AIM OF THE TASK: Output only the lines running from the line bearing "build_tank()" through the line bearing "low, high = Vector((1e9,)", character for character.

DATA BLOCK:
________________

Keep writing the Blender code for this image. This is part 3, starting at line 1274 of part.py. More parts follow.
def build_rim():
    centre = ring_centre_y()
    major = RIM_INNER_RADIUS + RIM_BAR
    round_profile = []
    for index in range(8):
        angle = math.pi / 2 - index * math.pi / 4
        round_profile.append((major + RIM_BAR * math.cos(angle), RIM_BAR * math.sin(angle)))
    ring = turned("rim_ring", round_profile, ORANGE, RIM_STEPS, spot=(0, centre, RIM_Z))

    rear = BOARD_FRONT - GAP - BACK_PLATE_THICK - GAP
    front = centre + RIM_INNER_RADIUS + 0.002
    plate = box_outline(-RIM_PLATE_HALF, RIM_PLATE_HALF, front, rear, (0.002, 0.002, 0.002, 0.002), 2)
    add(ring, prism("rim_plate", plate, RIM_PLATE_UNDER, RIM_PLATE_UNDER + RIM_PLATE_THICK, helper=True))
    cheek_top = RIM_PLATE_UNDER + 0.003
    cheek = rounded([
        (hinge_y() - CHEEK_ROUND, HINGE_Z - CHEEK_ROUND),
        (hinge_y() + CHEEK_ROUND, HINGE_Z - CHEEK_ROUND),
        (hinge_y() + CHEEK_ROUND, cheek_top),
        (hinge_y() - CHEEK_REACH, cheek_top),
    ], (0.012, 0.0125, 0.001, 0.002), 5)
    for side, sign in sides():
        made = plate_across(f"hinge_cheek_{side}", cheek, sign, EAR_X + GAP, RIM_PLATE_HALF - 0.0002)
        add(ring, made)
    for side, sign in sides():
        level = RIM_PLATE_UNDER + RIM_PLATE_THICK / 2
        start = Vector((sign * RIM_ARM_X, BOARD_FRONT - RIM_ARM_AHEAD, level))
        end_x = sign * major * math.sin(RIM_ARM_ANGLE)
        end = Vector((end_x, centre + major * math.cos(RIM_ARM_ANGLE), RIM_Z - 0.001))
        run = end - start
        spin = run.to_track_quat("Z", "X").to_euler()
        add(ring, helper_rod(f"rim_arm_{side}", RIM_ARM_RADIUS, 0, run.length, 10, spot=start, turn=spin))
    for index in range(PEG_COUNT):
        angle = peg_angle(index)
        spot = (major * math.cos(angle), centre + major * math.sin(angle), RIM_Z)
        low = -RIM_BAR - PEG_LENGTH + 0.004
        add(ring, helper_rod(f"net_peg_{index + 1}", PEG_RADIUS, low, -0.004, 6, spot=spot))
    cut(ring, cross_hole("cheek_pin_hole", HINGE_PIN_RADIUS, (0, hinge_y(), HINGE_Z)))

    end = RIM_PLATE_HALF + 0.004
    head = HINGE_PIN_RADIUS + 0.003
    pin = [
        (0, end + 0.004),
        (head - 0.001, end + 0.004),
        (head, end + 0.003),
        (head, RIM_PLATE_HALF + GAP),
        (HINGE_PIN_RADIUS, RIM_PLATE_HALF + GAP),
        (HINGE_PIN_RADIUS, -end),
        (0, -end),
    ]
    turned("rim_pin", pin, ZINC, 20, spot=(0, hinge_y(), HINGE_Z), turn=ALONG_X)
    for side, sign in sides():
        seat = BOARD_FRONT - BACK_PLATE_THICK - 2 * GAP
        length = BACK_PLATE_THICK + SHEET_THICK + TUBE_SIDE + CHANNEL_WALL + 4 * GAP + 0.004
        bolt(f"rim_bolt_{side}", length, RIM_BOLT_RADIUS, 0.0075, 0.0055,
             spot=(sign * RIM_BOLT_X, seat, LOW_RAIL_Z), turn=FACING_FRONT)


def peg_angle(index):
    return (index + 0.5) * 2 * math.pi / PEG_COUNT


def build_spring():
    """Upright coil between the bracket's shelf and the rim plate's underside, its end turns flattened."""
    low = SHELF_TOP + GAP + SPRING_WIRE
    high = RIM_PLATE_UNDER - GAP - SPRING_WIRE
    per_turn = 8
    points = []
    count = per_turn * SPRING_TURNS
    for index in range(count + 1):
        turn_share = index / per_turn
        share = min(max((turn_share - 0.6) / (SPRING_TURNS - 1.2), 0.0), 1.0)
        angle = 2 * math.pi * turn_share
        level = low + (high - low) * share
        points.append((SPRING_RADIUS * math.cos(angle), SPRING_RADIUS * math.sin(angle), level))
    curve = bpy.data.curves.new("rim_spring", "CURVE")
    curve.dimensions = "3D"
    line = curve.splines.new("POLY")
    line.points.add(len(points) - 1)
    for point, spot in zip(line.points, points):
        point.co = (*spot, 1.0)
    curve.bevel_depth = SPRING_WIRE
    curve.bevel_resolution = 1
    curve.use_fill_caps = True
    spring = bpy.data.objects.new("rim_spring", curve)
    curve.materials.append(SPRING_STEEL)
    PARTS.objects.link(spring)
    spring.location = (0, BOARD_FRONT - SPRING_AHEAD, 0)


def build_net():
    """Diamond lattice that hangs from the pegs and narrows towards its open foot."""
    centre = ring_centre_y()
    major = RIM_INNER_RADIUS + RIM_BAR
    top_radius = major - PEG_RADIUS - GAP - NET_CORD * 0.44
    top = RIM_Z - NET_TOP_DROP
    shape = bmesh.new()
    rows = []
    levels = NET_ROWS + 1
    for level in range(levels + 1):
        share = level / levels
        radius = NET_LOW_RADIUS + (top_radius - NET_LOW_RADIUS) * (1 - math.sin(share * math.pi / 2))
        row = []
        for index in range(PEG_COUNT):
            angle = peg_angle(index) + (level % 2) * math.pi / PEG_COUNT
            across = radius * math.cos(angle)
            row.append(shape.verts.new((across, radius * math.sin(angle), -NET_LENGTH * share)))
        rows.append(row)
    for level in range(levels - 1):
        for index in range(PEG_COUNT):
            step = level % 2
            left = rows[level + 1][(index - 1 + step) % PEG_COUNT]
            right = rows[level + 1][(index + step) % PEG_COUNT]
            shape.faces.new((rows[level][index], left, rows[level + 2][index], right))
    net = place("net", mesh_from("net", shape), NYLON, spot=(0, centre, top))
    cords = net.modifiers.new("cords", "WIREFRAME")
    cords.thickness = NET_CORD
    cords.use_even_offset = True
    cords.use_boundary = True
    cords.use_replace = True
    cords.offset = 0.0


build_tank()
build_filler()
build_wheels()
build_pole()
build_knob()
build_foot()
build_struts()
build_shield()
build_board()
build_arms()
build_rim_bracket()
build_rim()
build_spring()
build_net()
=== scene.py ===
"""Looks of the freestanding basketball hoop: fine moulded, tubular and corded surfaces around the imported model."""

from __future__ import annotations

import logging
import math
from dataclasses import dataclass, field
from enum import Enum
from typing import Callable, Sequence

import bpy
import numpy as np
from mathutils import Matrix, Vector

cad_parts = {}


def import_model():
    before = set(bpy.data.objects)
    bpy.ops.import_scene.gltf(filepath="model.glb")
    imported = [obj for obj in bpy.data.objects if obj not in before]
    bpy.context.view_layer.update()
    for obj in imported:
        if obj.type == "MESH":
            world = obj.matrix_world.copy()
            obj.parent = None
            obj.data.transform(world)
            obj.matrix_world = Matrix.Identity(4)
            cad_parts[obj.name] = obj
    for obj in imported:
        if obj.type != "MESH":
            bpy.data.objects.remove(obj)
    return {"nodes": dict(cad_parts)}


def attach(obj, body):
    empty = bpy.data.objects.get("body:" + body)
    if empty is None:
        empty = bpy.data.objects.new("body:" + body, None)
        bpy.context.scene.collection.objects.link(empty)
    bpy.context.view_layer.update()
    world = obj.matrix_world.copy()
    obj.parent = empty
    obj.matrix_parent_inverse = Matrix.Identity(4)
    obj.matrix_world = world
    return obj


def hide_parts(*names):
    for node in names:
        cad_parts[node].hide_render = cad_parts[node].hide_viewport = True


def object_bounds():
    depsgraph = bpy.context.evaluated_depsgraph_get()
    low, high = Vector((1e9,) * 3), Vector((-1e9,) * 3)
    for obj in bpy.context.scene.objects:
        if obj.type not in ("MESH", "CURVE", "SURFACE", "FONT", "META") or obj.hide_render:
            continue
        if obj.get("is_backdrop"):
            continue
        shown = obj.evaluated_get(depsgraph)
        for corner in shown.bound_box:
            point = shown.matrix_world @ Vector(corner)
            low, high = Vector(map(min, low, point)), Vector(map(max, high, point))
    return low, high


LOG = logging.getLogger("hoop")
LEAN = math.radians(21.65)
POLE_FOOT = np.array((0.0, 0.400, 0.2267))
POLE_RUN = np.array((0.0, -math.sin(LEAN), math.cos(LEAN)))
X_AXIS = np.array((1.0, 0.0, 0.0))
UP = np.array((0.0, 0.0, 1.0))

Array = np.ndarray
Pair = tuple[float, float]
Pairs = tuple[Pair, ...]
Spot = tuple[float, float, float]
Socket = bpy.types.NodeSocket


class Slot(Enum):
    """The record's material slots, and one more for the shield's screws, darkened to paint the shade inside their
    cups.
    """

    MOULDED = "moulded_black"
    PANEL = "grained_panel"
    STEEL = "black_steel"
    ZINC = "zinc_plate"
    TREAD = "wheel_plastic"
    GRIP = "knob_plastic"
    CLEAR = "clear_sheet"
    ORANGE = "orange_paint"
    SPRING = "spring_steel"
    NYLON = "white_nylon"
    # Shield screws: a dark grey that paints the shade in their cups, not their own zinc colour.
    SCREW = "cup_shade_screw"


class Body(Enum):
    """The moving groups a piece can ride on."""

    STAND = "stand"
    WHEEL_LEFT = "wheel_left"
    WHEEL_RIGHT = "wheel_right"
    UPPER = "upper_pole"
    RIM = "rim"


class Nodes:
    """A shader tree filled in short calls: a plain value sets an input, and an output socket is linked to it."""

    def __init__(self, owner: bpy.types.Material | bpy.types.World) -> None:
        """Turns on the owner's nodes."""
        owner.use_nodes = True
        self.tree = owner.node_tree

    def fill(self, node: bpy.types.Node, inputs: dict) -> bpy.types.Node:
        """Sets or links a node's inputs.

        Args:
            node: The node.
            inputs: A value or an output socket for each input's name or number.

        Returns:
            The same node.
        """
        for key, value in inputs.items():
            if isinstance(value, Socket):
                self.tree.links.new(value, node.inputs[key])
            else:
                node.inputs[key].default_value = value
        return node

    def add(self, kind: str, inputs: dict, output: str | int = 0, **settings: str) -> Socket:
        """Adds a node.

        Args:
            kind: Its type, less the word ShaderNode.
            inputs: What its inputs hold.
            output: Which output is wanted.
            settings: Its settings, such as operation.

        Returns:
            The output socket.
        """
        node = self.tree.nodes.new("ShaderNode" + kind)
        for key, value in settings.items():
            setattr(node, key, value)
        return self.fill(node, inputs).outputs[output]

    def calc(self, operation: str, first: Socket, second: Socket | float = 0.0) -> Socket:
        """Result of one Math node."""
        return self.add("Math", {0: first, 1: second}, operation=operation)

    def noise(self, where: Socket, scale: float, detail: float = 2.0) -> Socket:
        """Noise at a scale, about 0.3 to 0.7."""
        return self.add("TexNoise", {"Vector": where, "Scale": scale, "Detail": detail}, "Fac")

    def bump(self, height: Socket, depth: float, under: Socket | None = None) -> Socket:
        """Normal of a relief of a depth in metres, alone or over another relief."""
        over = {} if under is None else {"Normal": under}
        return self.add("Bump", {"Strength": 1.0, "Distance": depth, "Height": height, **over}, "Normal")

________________

ANSWER TO THIS PROBLEM:
build_tank()
build_filler()
build_wheels()
build_pole()
build_knob()
build_foot()
build_struts()
build_shield()
build_board()
build_arms()
build_rim_bracket()
build_rim()
build_spring()
build_net()
=== scene.py ===
"""Looks of the freestanding basketball hoop: fine moulded, tubular and corded surfaces around the imported model."""

from __future__ import annotations

import logging
import math
from dataclasses import dataclass, field
from enum import Enum
from typing import Callable, Sequence

import bpy
import numpy as np
from mathutils import Matrix, Vector

cad_parts = {}


def import_model():
    before = set(bpy.data.objects)
    bpy.ops.import_scene.gltf(filepath="model.glb")
    imported = [obj for obj in bpy.data.objects if obj not in before]
    bpy.context.view_layer.update()
    for obj in imported:
        if obj.type == "MESH":
            world = obj.matrix_world.copy()
            obj.parent = None
            obj.data.transform(world)
            obj.matrix_world = Matrix.Identity(4)
            cad_parts[obj.name] = obj
    for obj in imported:
        if obj.type != "MESH":
            bpy.data.objects.remove(obj)
    return {"nodes": dict(cad_parts)}


def attach(obj, body):
    empty = bpy.data.objects.get("body:" + body)
    if empty is None:
        empty = bpy.data.objects.new("body:" + body, None)
        bpy.context.scene.collection.objects.link(empty)
    bpy.context.view_layer.update()
    world = obj.matrix_world.copy()
    obj.parent = empty
    obj.matrix_parent_inverse = Matrix.Identity(4)
    obj.matrix_world = world
    return obj


def hide_parts(*names):
    for node in names:
        cad_parts[node].hide_render = cad_parts[node].hide_viewport = True


def object_bounds():
    depsgraph = bpy.context.evaluated_depsgraph_get()
    low, high = Vector((1e9,) * 3), Vector((-1e9,) * 3)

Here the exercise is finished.